Electrical and Electronics Engineers
Collaboration between mechanical and electrical engineers is close, forming the basis of disciplines like mechatronics. Mechanical engineers design the physical structure and kinematics of systems, while electrical engineers develop the control systems, sensors, and actuators. This synergy is evident in robotics, automated manufacturing, and automotive engineering. For instance, vehicle structure design must accommodate high-performance electric motors and complex battery systems. In energy systems like wind turbines, mechanical structures must integrate with the electrical engineers’ power generation and conversion systems.
Civil and Structural Engineers
Mechanical engineers frequently work with civil and structural engineers on infrastructure projects and building services. In commercial construction, designing Heating, Ventilation, and Air Conditioning (HVAC) systems requires coordination with civil engineers. This ensures the mechanical equipment’s weight and placement are accounted for in the structural load calculations. Mechanical engineers must confirm that their designs, such as piping or machinery installations, do not compromise the building envelope’s integrity. This teamwork is also important in “smart city” initiatives, where infrastructure must accommodate complex mechanical systems for climate control and water systems.
Aerospace Engineers
In the aerospace sector, the distinction between mechanical and aerospace engineering often blurs, as both focus on thermodynamics, propulsion, and material science. Mechanical engineers contribute to developing aircraft and spacecraft components, including designing and testing propulsion systems. They apply principles of fluid dynamics and heat transfer to design components and ensure the function of navigation systems. Innovations rely on the mechanical engineer’s ability to select specialized materials that withstand extreme temperatures and pressures.
Manufacturing and Industrial Engineers
Transitioning a mechanical design concept to a mass-produced product requires collaboration with manufacturing and industrial engineers. The mechanical engineer focuses on the product’s function and performance, while the manufacturing specialist focuses on production efficiency and cost-effectiveness. This collaboration involves optimizing assembly lines, specifying tooling, and ensuring the design can be fabricated at scale. Working together, they streamline production workflows and reduce bottlenecks necessary for meeting market demands and controlling unit costs. This partnership ensures the design is functional and readily manufacturable.
Technical Support and Production Teams
Once the design is finalized, mechanical engineers work closely with teams responsible for translating the concept into a physical reality. These technical support and production teams execute the design, manage components, and verify quality. The relationship between the engineer and these hands-on teams is necessary for successful implementation and prototyping.
Mechanical engineers rely on drafters and Computer-Aided Design (CAD) specialists to transform conceptual models into precise schematics for manufacturing. Drafters create the final 2D and 3D drawings, including exact dimensions, tolerances, and material specifications. While the engineer dictates the design intent, the drafter ensures the technical drawings adhere to industry standards, such as geometric dimensioning and tolerancing (GD&T).
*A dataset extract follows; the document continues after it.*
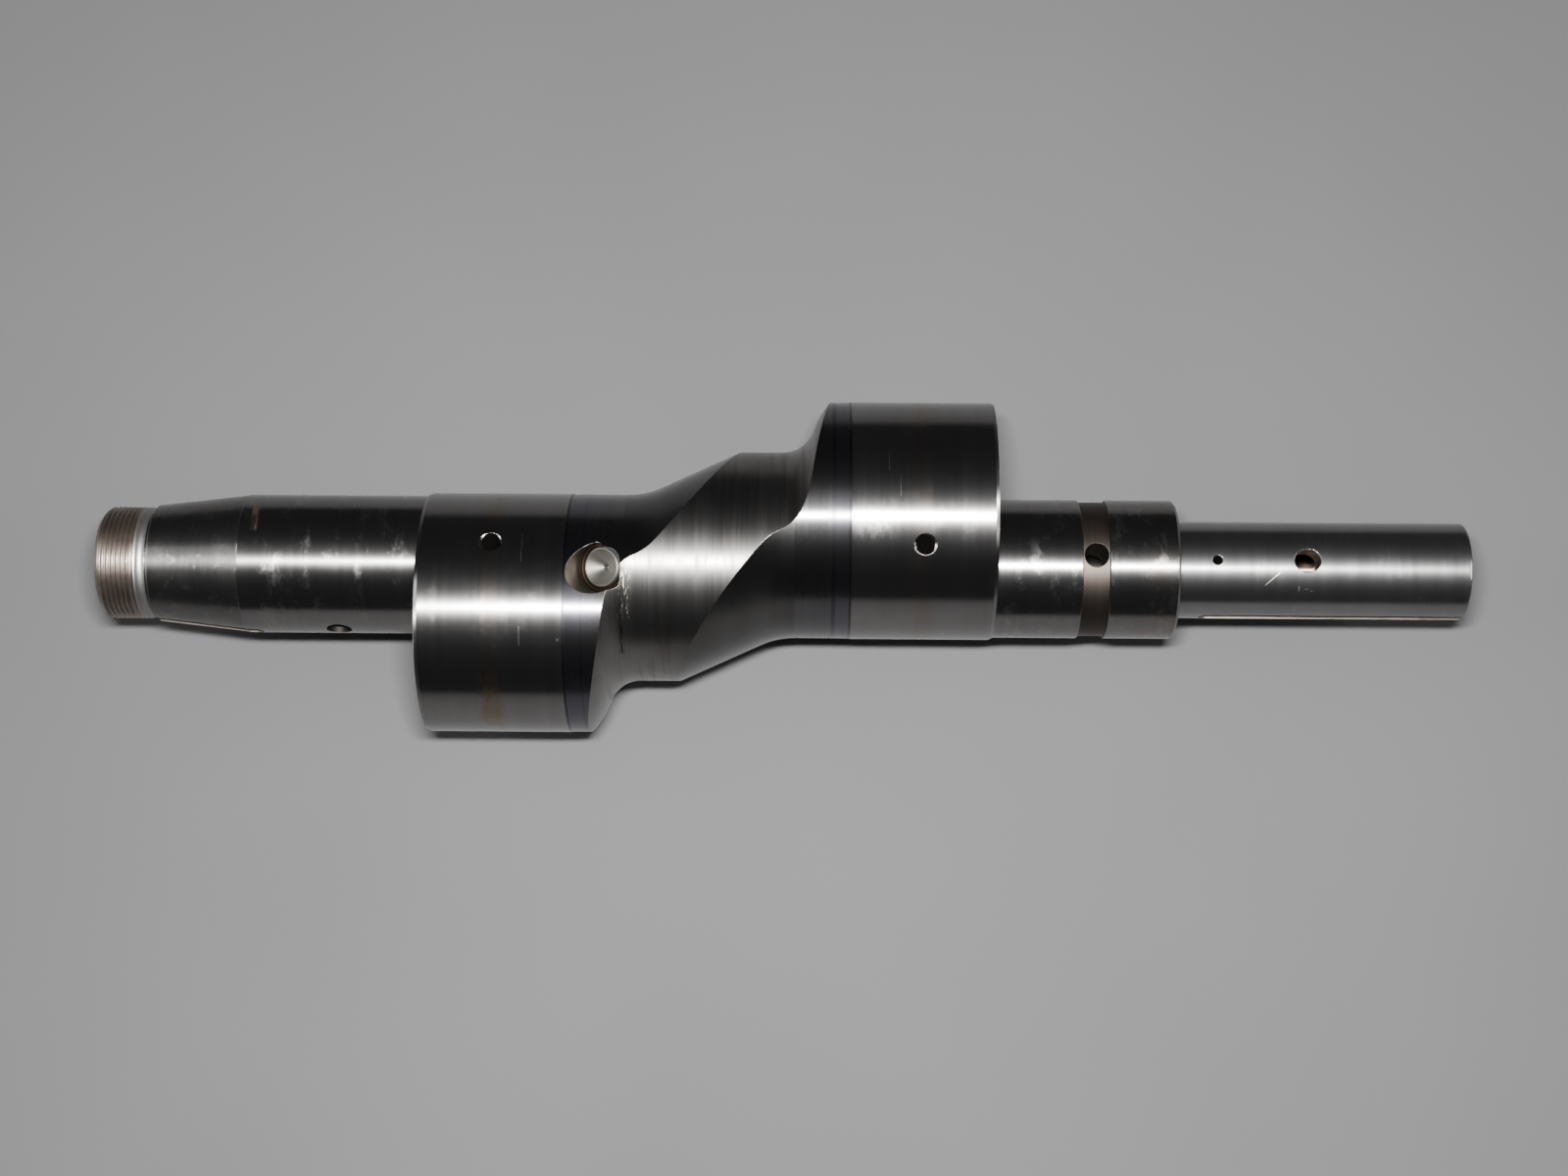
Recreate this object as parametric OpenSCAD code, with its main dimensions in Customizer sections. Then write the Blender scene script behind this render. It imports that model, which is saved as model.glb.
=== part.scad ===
// Eccentric shaft of a small two-rotor engine, with the pieces that stay in it on the bench:
// oil jets, oil bypass valve, gallery plug, pilot bearing and pilot seal.
//
// The shaft lies along X with its nose at +X, and +Z is up when it rests on its two rotor journals.
// The origin is on the main axis, halfway along the shaft. Stations named ..._x are measured from
// the middle plane between the two rotor journals, positive towards the nose.

/* [Journals] */
// Diameter of the two main journals
main_d = 43; // [42:0.5:44]
// Diameter of the two rotor journals
rotor_d = 74; // [72:0.5:76]
// Distance from the main axis to each rotor journal's axis
eccentricity = 15; // [14:0.5:15.5]
// Distance between the middles of the two rotor journals
rotor_pitch = 130; // [128:1:134]
// Ground width of each rotor journal
rotor_w = 44; // [42:1:46]
// Diameter of the drum between the rotor journals
drum_d = 71.4; // [70:0.2:72]

/* [Rear end] */
// Station of the rear end
rear_end_x = -189; // [-190:1:-188]
// Station where the taper meets the rear main journal
taper_end_x = -144; // [-146:1:-142]
// Outer diameter of the rear thread
thread_d = 34.8; // [34.4:0.1:35]
// Pitch of the rear thread
thread_pitch = 1.5; // [1.4:0.1:1.6]
// Small diameter of the taper
taper_small_d = 36.2; // [36:0.1:37]

/* [Nose] */
// Station of the shoulder between the front main journal and the nose
shoulder_x = 143; // [141:1:145]
// Station of the front end
front_end_x = 233; // [231:1:235]
// Diameter of the nose
nose_d = 30; // [29.5:0.1:30.5]
// Width of the two keyways
key_w = 5; // [4:0.5:6]
// Middle station of the oil groove in the front main journal
groove_x = 117.5; // [116:0.5:119]
// Width of the oil groove
groove_w = 8.4; // [7:0.2:9]

/* [Oil ways] */
// Diameter of the oil gallery along the main axis
gallery_d = 9; // [8:0.5:9.5]
// Diameter of the oil holes of the rotor journals
rotor_hole_d = 5.6; // [5:0.2:6]
// Diameter of the oil holes of the main journals
main_hole_d = 7.5; // [7:0.5:8]
// Tilt of each oil jet away from the drum
jet_tilt = 30; // [28:1:32]

/* [Pilot bearing] */
// Diameter of the pilot shaft that the bearing takes
pilot_d = 15; // [15:0.01:15.04]
// Number of needle rollers
needle_count = 12; // [8:1:12]
// Length of a needle roller
needle_len = 12.4; // [11.4:0.2:12.4]

/* [Hidden] */
$fn = 96;
eps = 0.02;                     // gap between pieces that touch
over = 1;                       // how far a cutting shape runs past a face
mid_x = -(rear_end_x + front_end_x) / 2;

main_r = main_d / 2;
rotor_r = rotor_d / 2;
drum_r = drum_d / 2;
nose_r = nose_d / 2;
rotor_x = rotor_pitch / 2;
rotor_outer_x = rotor_x + rotor_w / 2;
rotor_inner_x = rotor_x - rotor_w / 2;
reach = eccentricity + rotor_r; // furthest that a rotor journal stands from the main axis

// Relief beside each rotor journal, and the flare from it towards the other journal
relief_depth = 0.15;
relief_ramp = 0.9;
edge_depth = 0.35;              // outer edge: the face's thin side still stands clear of the main journal
flare_start_x = 25.8;
flare_fillet = 25;
flare_angle = 24.5;
flare_end_x = -12;
clear_r = 90;                   // radius past everything
seam_angle = 20;                // keeps each turned face's seam away from the oil holes

// Cheek: a hollow fillet that rises from the drum, then a crown up to the rotor journal
cheek_start_x = 21.8;
cheek_fillet = 10;
cheek_angle = 70;
crown_r = 30;
fillet_end = [cheek_start_x + cheek_fillet * sin(cheek_angle),
    drum_r + cheek_fillet * (1 - cos(cheek_angle))];
crown_centre = [fillet_end.x + crown_r * sin(cheek_angle) - eps,
    fillet_end.y - crown_r * cos(cheek_angle)];
crown_end_r = reach - 0.6;
crown_end_x = crown_centre.x - sqrt(crown_r * crown_r - pow(crown_end_r - crown_centre.y, 2));

// Rear thread, neck and taper
thread_r = thread_d / 2;
thread_depth = 0.9;
thread_turns = 8;
thread_start_x = rear_end_x + 0.4;
thread_end_x = thread_start_x + thread_turns * thread_pitch;
end_chamfer = 2.3;
neck_r = thread_r - 0.8;
neck_x = thread_end_x + 3.4;
taper_x = neck_x + 1.1;
taper_small_r = taper_small_d / 2;
taper_slope = atan((main_r - 0.15 - taper_small_r) / (taper_end_x - taper_x));
key_depth = 3;

// Bores in the rear end, as depths from the rear face
seal_bore_r = 12;
seal_bore_depth = 6;
cup_bore_r = 11;
cup_bore_depth = 27;
plug_bore_r = 8;
plug_bore_depth = 39;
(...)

This translation of design intent prevents errors in the production phase.
Technicians and skilled tradespeople are engaged directly in the fabrication, assembly, and testing of prototypes and final products. Mechanical engineers work with technicians to build and test initial prototypes, analyze performance data, and troubleshoot failures. Technicians, specializing in areas like CNC machining or 3D printing, provide feedback on the manufacturability of complex parts and suggest assembly improvements. This feedback loop between the designer and the builder is important for rapidly iterating and refining the product.
Quality Control (QC) and Quality Assurance (QA) teams verify that manufactured parts meet the engineer’s specifications. Mechanical engineers collaborate with QC teams to establish metrics and implement methodologies like Statistical Process Control (SPC) to monitor production consistency. When a component fails, the mechanical engineer works with QA specialists to perform root cause analysis. They determine if the failure originated in the design or manufacturing process and update the design or process accordingly. This continuous monitoring ensures the final product maintains reliability and safety.
Internal Business and Management Partners
Project success is determined not only by technical factors but also by economic viability and timely execution, requiring collaboration with internal business staff. Engineers must translate complex technical constraints and progress updates into terms that align with financial and managerial objectives. This internal partnership ensures the project remains aligned with the company’s overall strategy and budget.
Project Managers (PMs) are frequent internal partners, overseeing the project’s timeline, scope, and resource allocation. Mechanical engineers work with PMs to establish realistic schedules for design, testing, and production phases. They often negotiate technical trade-offs against schedule pressure. The PM acts as the central coordinator, ensuring the mechanical team’s needs are balanced against the needs of other functional teams.
Procurement and Purchasing Agents work directly with mechanical engineers to source raw materials, components, and specialized tooling. The engineer specifies technical requirements, such as material grade, strength, and finish. The procurement agent handles vendor selection, price negotiation, and supply chain logistics. Effective communication is necessary to prevent delays, as engineers must clearly articulate why a specific component is required, enabling the agent to negotiate effectively.
Collaboration with Finance and Sales teams secures project funding and helps understand market positioning. Finance personnel require mechanical engineers to provide accurate cost estimations for design iterations and production runs. Sales and Marketing teams provide feedback, relaying customer needs and market trends that influence initial design requirements. This input allows the engineer to design a product that is technically sound and commercially successful.
External Clients, Vendors, and Regulatory Bodies
Mechanical engineers manage external relationships that define project requirements, resource availability, and legal boundaries. These external interactions often dictate the constraints within which the design must operate.
Direct interaction with clients is required to understand their needs, which form the basis of the design requirements document. Mechanical engineers must present design solutions and technical progress accessibly. This ensures the client understands the trade-offs between performance, cost, and schedule. This relationship is maintained throughout the project lifecycle, often involving design reviews and acceptance testing.
Vendors and suppliers are external partners who provide the specialized components and materials for the design. Mechanical engineers frequently engage with vendor engineers to negotiate specifications, troubleshoot material quality issues, and ensure timely delivery of parts. Building collaborative relationships with key suppliers helps secure favorable terms and technical support, managing supply chain risk.
Regulatory bodies and government agencies establish the safety and performance boundaries for mechanical systems. Engineers must ensure their designs comply with industry codes and standards, such as those set by the American Society of Mechanical Engineers (ASME) or OSHA. Compliance with these external requirements, including documentation and risk management, is built into the design process from the start. This compliance often becomes a foundational design consideration. The success of a mechanical engineer relies on their ability to communicate across this diverse professional landscape, integrating technical work with the demands of business, production, and compliance.